本人對我們這個號稱禮儀之幫的大國國民的素質一直沒有多高的估量,張家的作法雖然見怪不怪,但仍然令人無法不感到沮喪,尤其是在我們距離牛二的年代已經過去了近一千年的今天。張家的男人們,展示給所有人我們這個民族根植於農業社會的一些虐根性:口是心非,唯利是圖,不負責任,不守規則,愛慕虛榮卻不在乎dignity為何物。
張家當然僅是個例,但他們的作法背後折射出的文化積澱和心態,如果也認為它們是個體,不管大夥如何看,反正本人不作如是觀。這種積澱,你我他,大家身上多少都有。

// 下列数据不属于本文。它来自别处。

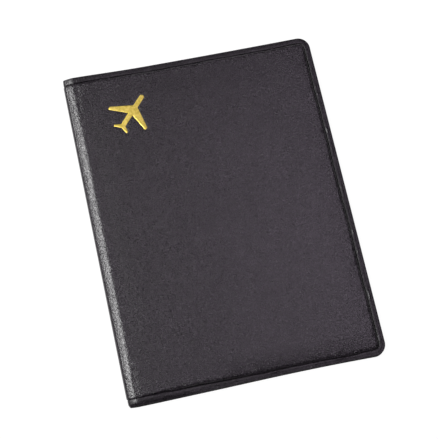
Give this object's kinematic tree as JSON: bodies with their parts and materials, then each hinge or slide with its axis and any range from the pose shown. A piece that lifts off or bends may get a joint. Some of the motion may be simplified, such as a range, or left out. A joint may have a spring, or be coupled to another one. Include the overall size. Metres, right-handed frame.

說起素質,又想起件事。我住的地區有一家中文學校,我的孩子曾去念過一年。後來我太太認識了一位在國內學中文的朋友,於是幾家合夥請她教孩子們中文,就沒再去那家學校。但因為認識不少孩子家長,因此那家學校的情況我還知道不少。
那間學校沒有自己的教室,租其它學校的教室上課。學中文的學生不少,各年級都有,因此每個周末上課的時候學校裏家長孩子老老少少,相當熱鬧,這點我有親身體會。就因為熱鬧,學校被第一家租方提前終止了合同,趕走了。目前它是租一間當地中學的教室,每到周末仍然熱鬧,如同菜市場。中學校方為此已經找過中文學校幾次,告之必須注意秩序,不要喧鬧,否則要終止合作。
去年,中文學校慶祝春節,搞了個文藝演出。因為中學的禮堂太小,就租了當地一家條件比較好的劇場。演出期間,台上台下,前台後台沒有區別,一樣鬧哄哄。因為秩序混亂,劇院方幾次出麵中止了演出,甚至威脅以後再不出租劇院給中文學校。後來還算好,演出直到結束,沒再出差子。
我所在的這個地區裏,台灣同胞我了解不多,不好說,來自大陸的中國人的平均教育水平絕對不低,碩博如雲。出現這樣的事,是我們當地所有大陸鄉祉的恥辱,我們都應該感到羞愧。有意思的是,我參加過的幾次我孩子學校(美國公立小學)舉辦的音樂會之類的活動,來自大陸的參加者包括家長們不少(當然,老美更多),大家都禮貌而規矩,讓人無法把這兩者聯係起來。難道,在外人麵前,我們都知道該表現出禮貌得體的舉止;等到都是我們自己人相處,就不必如此客套,以本來麵目出場。是嗎?
既然如此,大家還是都別裝了。咱們住著大屋,開著日本車,玩著iPad,喝著Heineken,但咱們骨子裏從老祖宗那裏傳下來的泥土渣子從來沒抖落過,時不時飛揚起來。種種亂象,是因為我們的內心從來沒有高貴過,並一直在拒絕高貴。
胡適曾說(大意),新文化運動的悲劇是它最終被政治化,因而偏離了原來的初衷。我們國家在49年以後,在精神層麵的建設除了在開始十來年作過一些建設性的努力(至於努力的方向是否正確另當別論)外,其餘時間是談不上什麽建設可言的,文革更是將本來就沒多少的精神文化建設成果毀滅貸盡。改開三十年,凡是不能拿來換錢的東西,都毀得差不多了。
我們需要一場至少十五年的精神文化建設,在此之前,先不必作什麽強國夢了罷。一個令人尊敬的國家是由一群令人尊敬的人民組成的,我們差得遠。當世界領袖,至少在目前,我們這個民族還沒有資格。